Does it sound forced? Like a name you have to swallow out of embarrassment before you say it. “Um, my name is (swallow) Moonswan”

How do people react to it? Do people look blankly at you when you say it? Do they have to say, “is that short for something” or have to ask again “What is it?”

Is it hard to spell? No one says to me, “How do you spell Matt?” However, if they did, I would say, “with a silent x.”

Make sure to spell is right. Don’t spell Jessica, Jezzikkah or Destiny, Dezteeney

What is your last name? If your last name is Lincoln don’t name your kid Abe.

Is it the name of something else like a car (Lexus) or a plant (Sage) or a pizza (Margarita)

To ensure kids don’t get horrible names, I am proposing  that we create a government ran Department of Names (or DON).

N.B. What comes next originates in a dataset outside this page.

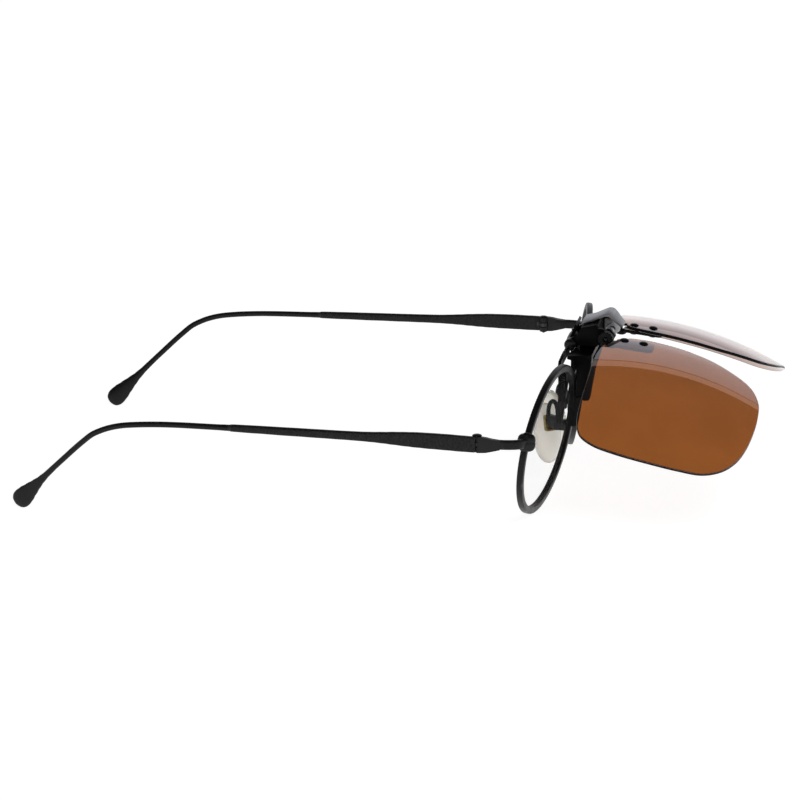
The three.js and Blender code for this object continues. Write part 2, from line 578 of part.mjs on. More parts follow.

All children’s names have to be submitted and approved by DON. If there was a department of names, my friend Ann Teek would have been Susy Teek and she would have lived a heckle free life. You would not believe the jokes my friend Tom Cruise has had to go through all his life. People calling him crazy, a closeted homosexual. I could not imagine what people who aren’t famous that have his same name has to go through. The naming department is here to protect your kids from your horrible decisions. However, if you really want a bad name, we will force you to name all your kids equally as bad names. This is our daughter Amelie and her sister The girl with the dragon tattoo.

The moral of this whole rant is; as exciting as it is to name a child, don’t name it something they are going to resent you for the rest of their life. If you are going to name a kid something like Tigger, do us all a favor and don’t reproduce. Get a dog!